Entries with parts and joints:
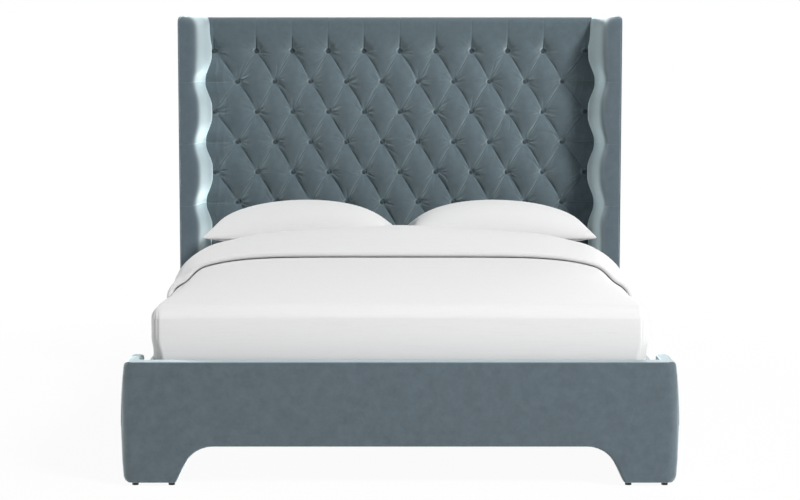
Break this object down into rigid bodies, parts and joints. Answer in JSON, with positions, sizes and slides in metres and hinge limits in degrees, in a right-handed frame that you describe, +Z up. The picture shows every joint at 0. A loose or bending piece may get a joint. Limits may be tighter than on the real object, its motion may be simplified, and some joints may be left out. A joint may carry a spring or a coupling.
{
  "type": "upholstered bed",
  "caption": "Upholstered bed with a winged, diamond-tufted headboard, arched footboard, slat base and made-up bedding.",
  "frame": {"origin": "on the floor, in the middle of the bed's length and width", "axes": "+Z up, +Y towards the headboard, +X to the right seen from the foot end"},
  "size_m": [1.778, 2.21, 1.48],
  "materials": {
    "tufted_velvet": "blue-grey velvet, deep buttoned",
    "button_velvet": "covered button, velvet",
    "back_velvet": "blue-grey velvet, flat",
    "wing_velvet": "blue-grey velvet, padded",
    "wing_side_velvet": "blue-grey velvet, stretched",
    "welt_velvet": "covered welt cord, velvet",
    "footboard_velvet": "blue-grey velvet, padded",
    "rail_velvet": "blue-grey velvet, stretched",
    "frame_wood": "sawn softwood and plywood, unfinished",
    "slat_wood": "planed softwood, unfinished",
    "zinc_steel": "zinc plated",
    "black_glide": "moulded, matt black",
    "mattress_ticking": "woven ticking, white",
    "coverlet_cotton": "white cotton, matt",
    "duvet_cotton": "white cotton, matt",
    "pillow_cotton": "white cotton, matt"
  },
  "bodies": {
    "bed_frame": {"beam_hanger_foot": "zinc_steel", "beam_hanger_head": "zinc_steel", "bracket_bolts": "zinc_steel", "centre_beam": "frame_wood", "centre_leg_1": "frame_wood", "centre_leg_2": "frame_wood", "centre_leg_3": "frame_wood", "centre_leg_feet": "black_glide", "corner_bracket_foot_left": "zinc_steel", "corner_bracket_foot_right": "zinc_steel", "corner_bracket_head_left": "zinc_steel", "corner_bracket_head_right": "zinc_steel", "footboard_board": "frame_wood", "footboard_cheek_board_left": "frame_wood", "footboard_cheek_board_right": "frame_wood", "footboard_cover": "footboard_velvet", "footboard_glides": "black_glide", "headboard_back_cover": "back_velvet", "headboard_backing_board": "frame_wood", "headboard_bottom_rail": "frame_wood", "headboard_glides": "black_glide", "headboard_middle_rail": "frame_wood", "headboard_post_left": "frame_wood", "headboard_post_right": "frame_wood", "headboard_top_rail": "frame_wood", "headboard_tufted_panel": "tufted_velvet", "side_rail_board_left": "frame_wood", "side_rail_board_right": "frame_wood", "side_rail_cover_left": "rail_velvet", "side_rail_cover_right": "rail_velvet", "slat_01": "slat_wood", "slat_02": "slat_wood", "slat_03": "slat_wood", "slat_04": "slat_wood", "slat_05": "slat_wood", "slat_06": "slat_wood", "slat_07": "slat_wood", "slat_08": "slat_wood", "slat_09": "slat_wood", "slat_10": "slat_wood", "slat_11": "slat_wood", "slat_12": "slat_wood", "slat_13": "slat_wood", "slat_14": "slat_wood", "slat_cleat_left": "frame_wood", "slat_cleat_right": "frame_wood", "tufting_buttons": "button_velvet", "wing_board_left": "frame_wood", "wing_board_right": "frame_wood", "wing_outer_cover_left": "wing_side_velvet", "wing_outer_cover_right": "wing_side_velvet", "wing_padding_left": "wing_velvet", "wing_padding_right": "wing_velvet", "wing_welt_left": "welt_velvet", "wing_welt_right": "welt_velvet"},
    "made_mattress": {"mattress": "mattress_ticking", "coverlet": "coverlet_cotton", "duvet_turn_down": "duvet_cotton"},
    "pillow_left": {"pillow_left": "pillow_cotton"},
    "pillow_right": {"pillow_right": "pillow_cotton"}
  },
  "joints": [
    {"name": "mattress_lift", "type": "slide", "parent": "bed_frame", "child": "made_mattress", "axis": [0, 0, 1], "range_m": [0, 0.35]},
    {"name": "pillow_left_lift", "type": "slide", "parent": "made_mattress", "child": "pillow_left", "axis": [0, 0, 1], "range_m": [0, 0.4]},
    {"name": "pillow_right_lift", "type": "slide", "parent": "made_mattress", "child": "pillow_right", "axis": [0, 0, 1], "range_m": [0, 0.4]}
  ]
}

--

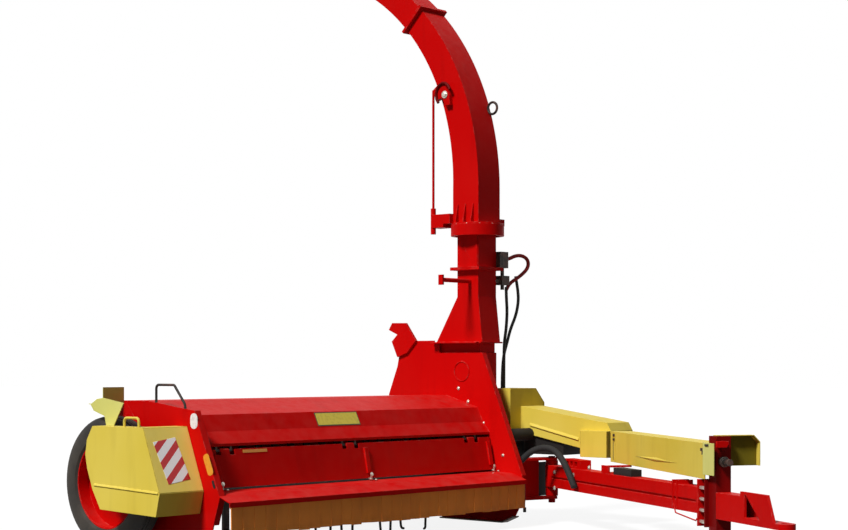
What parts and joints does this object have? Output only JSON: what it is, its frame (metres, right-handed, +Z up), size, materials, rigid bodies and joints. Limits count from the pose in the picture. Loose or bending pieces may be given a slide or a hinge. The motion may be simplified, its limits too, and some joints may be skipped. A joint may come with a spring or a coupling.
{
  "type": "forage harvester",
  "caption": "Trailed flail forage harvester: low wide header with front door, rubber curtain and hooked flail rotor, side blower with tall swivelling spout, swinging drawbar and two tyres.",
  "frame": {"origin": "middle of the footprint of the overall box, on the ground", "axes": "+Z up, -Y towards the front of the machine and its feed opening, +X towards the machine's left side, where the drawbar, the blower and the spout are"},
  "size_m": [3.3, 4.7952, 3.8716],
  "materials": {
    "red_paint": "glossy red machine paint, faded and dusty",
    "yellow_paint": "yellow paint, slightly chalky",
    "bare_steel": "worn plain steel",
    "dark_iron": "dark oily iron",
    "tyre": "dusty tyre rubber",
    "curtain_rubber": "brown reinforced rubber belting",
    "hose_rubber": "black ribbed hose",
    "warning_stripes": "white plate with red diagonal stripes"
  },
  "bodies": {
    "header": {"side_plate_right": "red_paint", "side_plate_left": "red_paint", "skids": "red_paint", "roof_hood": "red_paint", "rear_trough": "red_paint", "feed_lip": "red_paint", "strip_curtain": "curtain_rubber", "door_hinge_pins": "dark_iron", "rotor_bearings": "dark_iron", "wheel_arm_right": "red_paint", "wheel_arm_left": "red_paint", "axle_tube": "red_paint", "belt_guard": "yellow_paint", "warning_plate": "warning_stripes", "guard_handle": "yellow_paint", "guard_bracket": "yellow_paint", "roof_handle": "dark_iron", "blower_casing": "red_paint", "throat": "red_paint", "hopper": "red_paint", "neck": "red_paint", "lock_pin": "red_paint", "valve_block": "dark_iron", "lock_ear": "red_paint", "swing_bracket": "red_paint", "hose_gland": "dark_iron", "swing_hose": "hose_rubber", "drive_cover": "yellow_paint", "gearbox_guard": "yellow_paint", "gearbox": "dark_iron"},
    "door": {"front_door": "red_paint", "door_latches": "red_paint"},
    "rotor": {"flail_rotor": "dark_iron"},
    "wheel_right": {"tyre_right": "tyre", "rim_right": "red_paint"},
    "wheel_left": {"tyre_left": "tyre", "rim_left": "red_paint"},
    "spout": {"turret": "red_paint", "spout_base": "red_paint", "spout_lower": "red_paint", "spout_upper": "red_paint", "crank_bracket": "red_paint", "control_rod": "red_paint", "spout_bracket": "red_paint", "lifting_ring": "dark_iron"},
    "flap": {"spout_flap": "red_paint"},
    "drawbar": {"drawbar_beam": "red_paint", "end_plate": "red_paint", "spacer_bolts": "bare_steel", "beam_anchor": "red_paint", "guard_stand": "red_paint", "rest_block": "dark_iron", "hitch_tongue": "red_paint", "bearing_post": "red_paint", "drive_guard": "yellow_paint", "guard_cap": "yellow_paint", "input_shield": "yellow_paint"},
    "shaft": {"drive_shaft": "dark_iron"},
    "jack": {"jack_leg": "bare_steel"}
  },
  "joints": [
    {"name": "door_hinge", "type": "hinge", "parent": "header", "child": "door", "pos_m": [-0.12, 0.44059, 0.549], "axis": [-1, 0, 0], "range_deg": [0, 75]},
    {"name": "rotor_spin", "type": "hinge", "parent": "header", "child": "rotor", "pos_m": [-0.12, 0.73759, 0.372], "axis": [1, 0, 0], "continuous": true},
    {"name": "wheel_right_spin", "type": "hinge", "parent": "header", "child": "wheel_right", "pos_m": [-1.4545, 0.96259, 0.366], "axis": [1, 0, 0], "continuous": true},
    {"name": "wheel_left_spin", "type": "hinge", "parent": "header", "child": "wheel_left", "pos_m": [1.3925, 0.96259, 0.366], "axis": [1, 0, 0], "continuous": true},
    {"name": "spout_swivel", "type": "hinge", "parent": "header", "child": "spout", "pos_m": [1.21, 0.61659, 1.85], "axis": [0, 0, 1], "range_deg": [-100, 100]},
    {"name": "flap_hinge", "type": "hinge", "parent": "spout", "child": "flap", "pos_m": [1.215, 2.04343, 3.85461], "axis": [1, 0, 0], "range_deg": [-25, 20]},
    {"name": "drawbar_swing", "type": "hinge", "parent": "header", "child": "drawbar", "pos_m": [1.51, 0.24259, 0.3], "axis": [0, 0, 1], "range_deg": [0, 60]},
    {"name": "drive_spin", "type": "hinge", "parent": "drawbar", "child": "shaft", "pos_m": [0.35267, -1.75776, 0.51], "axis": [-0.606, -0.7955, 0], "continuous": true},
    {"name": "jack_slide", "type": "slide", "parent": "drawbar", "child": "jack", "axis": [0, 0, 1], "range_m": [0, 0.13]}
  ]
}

- **What this task involves**
Copy out each line of the records where the string "handed" appears.

- **Result of the task**
Break this object down into rigid bodies, parts and joints. Answer in JSON, with positions, sizes and slides in metres and hinge limits in degrees, in a right-handed frame that you describe, +Z up. The picture shows every joint at 0. A loose or bending piece may get a joint. Limits may be tighter than on the real object, its motion may be simplified, and some joints may be left out. A joint may carry a spring or a coupling.
What parts and joints does this object have? Output only JSON: what it is, its frame (metres, right-handed, +Z up), size, materials, rigid bodies and joints. Limits count from the pose in the picture. Loose or bending pieces may be given a slide or a hinge. The motion may be simplified, its limits too, and some joints may be skipped. A joint may come with a spring or a coupling.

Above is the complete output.